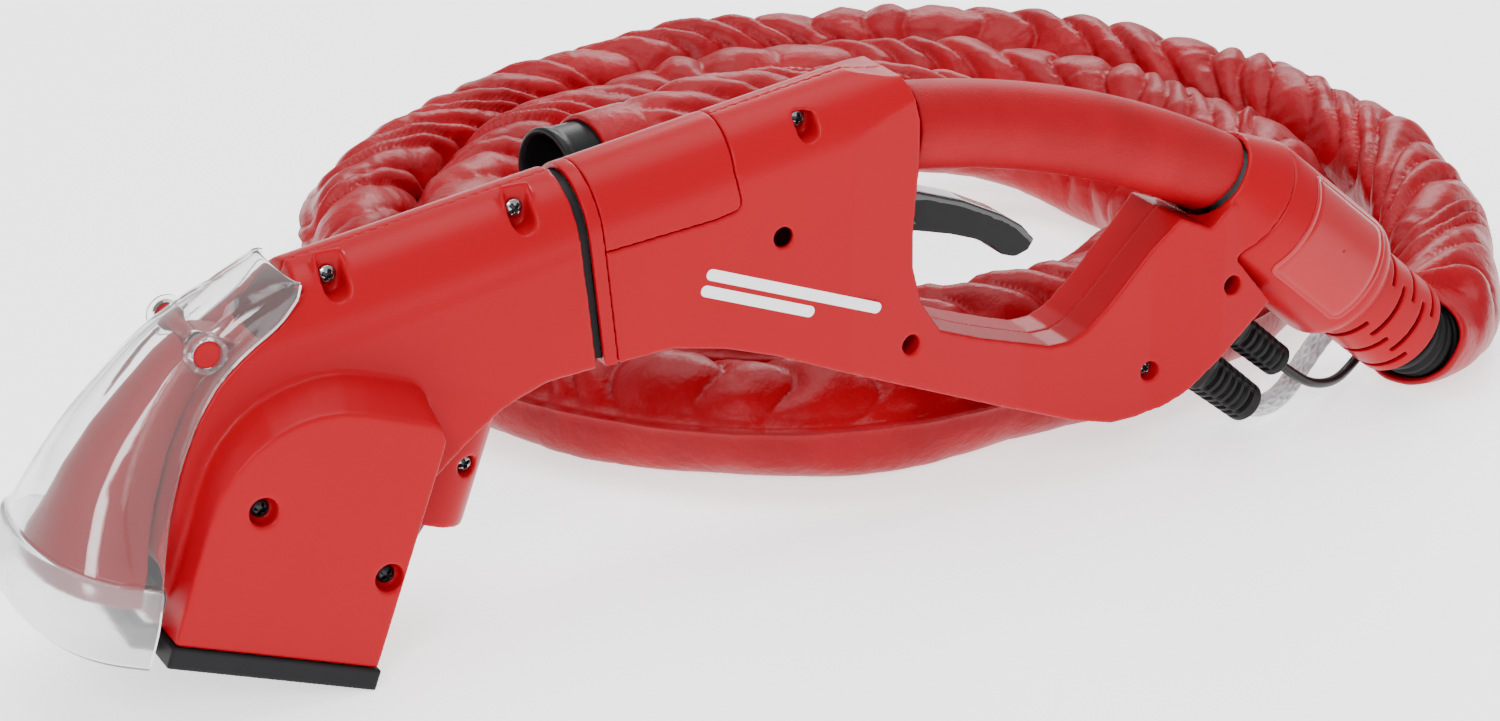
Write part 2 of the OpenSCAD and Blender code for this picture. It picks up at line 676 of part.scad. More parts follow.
// Bellows elbow: out of the cuff along the tail, then round to the sleeve's direction
neck_start = 16;
neck_straight = 44;
elbow_r = 30;
sleeve_dir = [0.8, 0.6, 0];
elbow_from = [cos(tail_drop), 0, -sin(tail_drop)];
elbow_turn = acos(elbow_from * sleeve_dir);
elbow_side = unit(sleeve_dir - cos(elbow_turn) * elbow_from);
elbow_start = tail_origin + neck_straight * elbow_from;
neck_route = [
    for (s = [neck_start:7:neck_straight - 1]) tail_origin + s * elbow_from,
    for (a = [0:elbow_turn / 7:elbow_turn + 0.01])
        elbow_start + elbow_r * (sin(a) * elbow_from + (1 - cos(a)) * elbow_side)
];
module hose_neck() color(black) place() sweep(neck_route, hose_r, 16, elbow_from, sleeve_dir);

// Strain reliefs on the slanted rear face: [point on the face, length, root radius, tip radius]
relief_lower_at = [371, 38.5];
relief_upper_at = [388, 52.5];
module relief_frame(p) translate([p[0], 0, p[1]]) rotate([0, tail_drop, 0]) children();
module relief_cut() {
    relief_frame(relief_lower_at) rod_s(8.2, -5, 5);
    relief_frame(relief_upper_at) rod_s(6.2, -5, 5);
}
module relief(p, length, r0, r1, neck_r) color(black) place() relief_frame(p) {
    translate([1.9, 0, 0]) rotate([0, 90, 0]) cylinder(r1 = r0, r2 = r1, h = length - 1.9);
    rod_s(neck_r, -4, 2.4);
}
module relief_lower() relief(relief_lower_at, 45, 10.6, 8.6, 8);
module relief_upper() relief(relief_upper_at, 42, 8.6, 7, 6);

// ---------- cords ----------
cable_route = [
    [421, 0, 24.5], [429, 0.5, 18], [438, 2, 12], [449, 6, 7.5], [461, 12, 5], [473, 19, 5.5], [484, 24, 10],
    [488, 25.5, 13], [490.5, 25.5, 15.5]
];
module power_cable() color(black) place() sweep(cable_route, 2.1, 8, [0.77, 0, -0.64]);
braid_route = [
    [406, 0, 9], [413, 1, 6.5], [423, 5, 5.5], [436, 13, 6], [449, 22, 9], [463, 30, 14], [476, 35, 20],
    [485, 35, 25], [489, 31, 29], [488, 26, 32]
];
module braided_tube() color("#e8e8ea") place() sweep(braid_route, 4.5, 10, [0.77, 0, -0.64]);

// Centreline of the sleeved hose as it lies on the floor behind the tool, from the tail to the machine end
sleeve_z = 21.5;
sleeve_plan = [
    [507, 9], [536, 36], [566, 78], [592, 128], [608, 182], [613, 240], [606, 298], [586, 352], [552, 400],
    [506, 434], [450, 456], [388, 465], [326, 458], [266, 436], [210, 401], [164, 354], [136, 300],
    [124, 242], [128, 182], [146, 126], [178, 80], [220, 50], [262, 38], [310, 40], [360, 46], [412, 58],
    [462, 82], [508, 118], [540, 164], [554, 218], [551, 274], [532, 328], [494, 372], [443, 399],
    [384, 411], [322, 407], [265, 383], [217, 346], [186, 297], [173, 240], [185, 182], [222, 132],
    [276, 99], [336, 88], [394, 97], [446, 127], [480, 171]
];
// Last run, which climbs so that the cuff lies over the inner turn of the coil
sleeve_rise = [
    [488, 214, 22.5], [478, 252, 27], [450, 280, 34.5], [408, 294, 43], [356, 289, 52], [304, 275, 60.5],
    [275, 264, 63.2], [246.5, 256, 63.5]
];
sleeve_route = concat([for (p = sleeve_plan) [p[0], p[1], sleeve_z]], sleeve_rise);
sleeve_out = unit([-97, -18, 0]);
sleeve_tip = sleeve_rise[len(sleeve_rise) - 1];
module hose_sleeve() color(red) place() sweep(sleeve_route, sleeve_r, 12, sleeve_dir, sleeve_out);

// Frame at the sleeve's far end, X along the hose
module tip_frame() translate(sleeve_tip)
    rotate([0, -asin(sleeve_out[2]), atan2(sleeve_out[1], sleeve_out[0])]) children();
band_len = 23;
machine_cuff_r = machine_bore_r + 2.7;
machine_cuff_len = 43;
module sleeve_end_band() color("#d8262c") place() tip_frame() difference() {
    rod_s(machine_cuff_r + 2.4, 0.3, band_len);
    rod_s(machine_cuff_r + 0.2, 0, band_len + 1);
}
module machine_cuff() color(black) place() tip_frame() difference() {
    rod_s(machine_cuff_r, 0.6, machine_cuff_len);
    rod_s(machine_bore_r, machine_cuff_len - 40, machine_cuff_len + 1);
}

head_shell_near();
head_shell_far();
nozzle_cover();
nozzle_core();
cover_pin();
bumper();
brush_block();
bristles();
brush_pin();
motor_can();
motor_rotor();
motor_cradle();
spray_tip();
spray_tube();
head_screws();
bump_screws();
joint_seal();
front_collar();
body_shell_near();
body_shell_far();
top_cover();
suction_duct();
grip_sleeve();
grip_tube();
trigger();
trigger_pin();
valve_body();
valve_plunger();
valve_spring();
motor_switch();
solution_tube();
wiring();
body_screws();
rear_barrel();
label_plate();
swivel_cuff();
hose_neck();
relief_upper();
relief_lower();
power_cable();
braided_tube();
hose_sleeve();
sleeve_end_band();
machine_cuff();
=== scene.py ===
"""Looks of a motorised upholstery hand tool with a sleeved vacuum hose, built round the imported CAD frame."""

import json
import math
import random

import bmesh
import bpy
import numpy as np
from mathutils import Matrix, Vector, noise


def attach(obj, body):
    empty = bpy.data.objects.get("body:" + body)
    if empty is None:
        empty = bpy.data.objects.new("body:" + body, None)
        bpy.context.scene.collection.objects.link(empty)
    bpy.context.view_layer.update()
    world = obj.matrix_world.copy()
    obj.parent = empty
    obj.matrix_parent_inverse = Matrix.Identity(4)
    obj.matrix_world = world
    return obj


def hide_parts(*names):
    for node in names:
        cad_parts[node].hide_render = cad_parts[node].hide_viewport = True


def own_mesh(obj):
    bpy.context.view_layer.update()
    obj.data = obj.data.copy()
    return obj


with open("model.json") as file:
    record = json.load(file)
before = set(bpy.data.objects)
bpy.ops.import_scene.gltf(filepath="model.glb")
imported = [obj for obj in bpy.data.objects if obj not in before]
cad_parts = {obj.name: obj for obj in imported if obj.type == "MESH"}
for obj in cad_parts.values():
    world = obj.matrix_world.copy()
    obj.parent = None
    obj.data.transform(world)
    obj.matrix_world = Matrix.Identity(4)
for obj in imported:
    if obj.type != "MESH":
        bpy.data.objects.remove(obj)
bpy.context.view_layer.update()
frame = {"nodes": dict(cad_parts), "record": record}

nodes = frame["nodes"]
MM = 0.001
random.seed(7)

# The CAD source draws its outlines with X = 0 at the head's rear bottom edge; the frame centres on the tool.
MID_X = 188.9693


def row(p):
    """A point of the CAD outlines, in mm, as a point of the row frame, in metres."""
    return Vector(((p[0] - MID_X) * MM, p[1] * MM, p[2] * MM))


# ---------- frames of head and tail ----------
HEAD_TILT = math.radians(20)
TAIL_DROP = math.radians(40)
TAIL_ORIGIN = (450, 0, 56)
TAIL_AXIS = Vector((math.cos(TAIL_DROP), 0, -math.sin(TAIL_DROP)))


def from_head(u, y, v):
    """A point of the head's own tilted frame, in mm, as a point of the row frame."""
    c, s = math.cos(HEAD_TILT), math.sin(HEAD_TILT)
    return row((u * c + v * s, y, v * c - u * s))


def on_tail(s, n=0.0, y=0.0):
    """A point s mm along the tail axis and n mm above it, in the row frame."""
    c, d = math.cos(TAIL_DROP), math.sin(TAIL_DROP)
    return row((TAIL_ORIGIN[0] + s * c + n * d, y, TAIL_ORIGIN[2] - s * d + n * c))


# ---------- camera ----------
# it stands where the photograph was taken from
LENS = 84
SENSOR_WIDTH = 36
CAMERA_PLACE = (-395.6, -1071.0, 589.7)
CAMERA_AZIMUTH, CAMERA_ELEVATION = math.radians(28), math.radians(23)


def make_camera():
    data = bpy.data.cameras.new("camera")
    data.sensor_width = SENSOR_WIDTH
    data.lens = LENS
    data.clip_start, data.clip_end = 0.05, 50
    camera = bpy.data.objects.new("camera", data)
    bpy.context.scene.collection.objects.link(camera)
    forward = Vector((
        math.sin(CAMERA_AZIMUTH) * math.cos(CAMERA_ELEVATION),
        math.cos(CAMERA_AZIMUTH) * math.cos(CAMERA_ELEVATION),
        -math.sin(CAMERA_ELEVATION),
    ))
    camera.location = row(CAMERA_PLACE)
    camera.rotation_mode = "QUATERNION"
    camera.rotation_quaternion = forward.to_track_quat("-Z", "Y")
    bpy.context.scene.camera = camera


make_camera()


# ---------- materials ----------
# places of the colour sockets on a Mix node, whose names repeat for each data type
MIX_FIRST_COLOR, MIX_SECOND_COLOR, MIX_COLOR_OUT = 6, 7, 2
BLOTCH_FROM, BLOTCH_TO = 0.35, 0.65
WEAVE_PER_METRE = 700


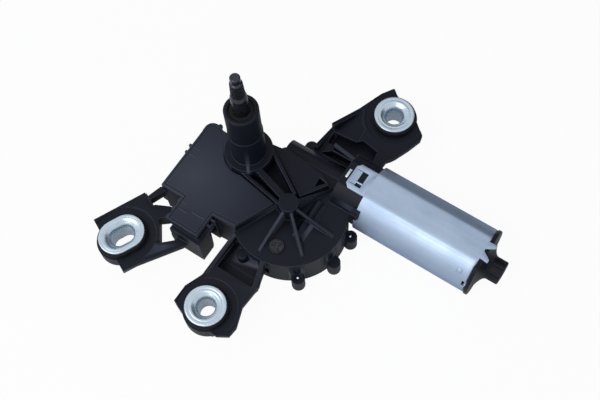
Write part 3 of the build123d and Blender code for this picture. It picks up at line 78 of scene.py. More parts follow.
▬▬▬
Required work.
Find each line holding "Write". Copy it out.

Solution to the exercise.
Write part 2 of the OpenSCAD and Blender code for this picture. It picks up at line 676 of part.scad. More parts follow.
Write part 3 of the build123d and Blender code for this picture. It picks up at line 78 of scene.py. More parts follow.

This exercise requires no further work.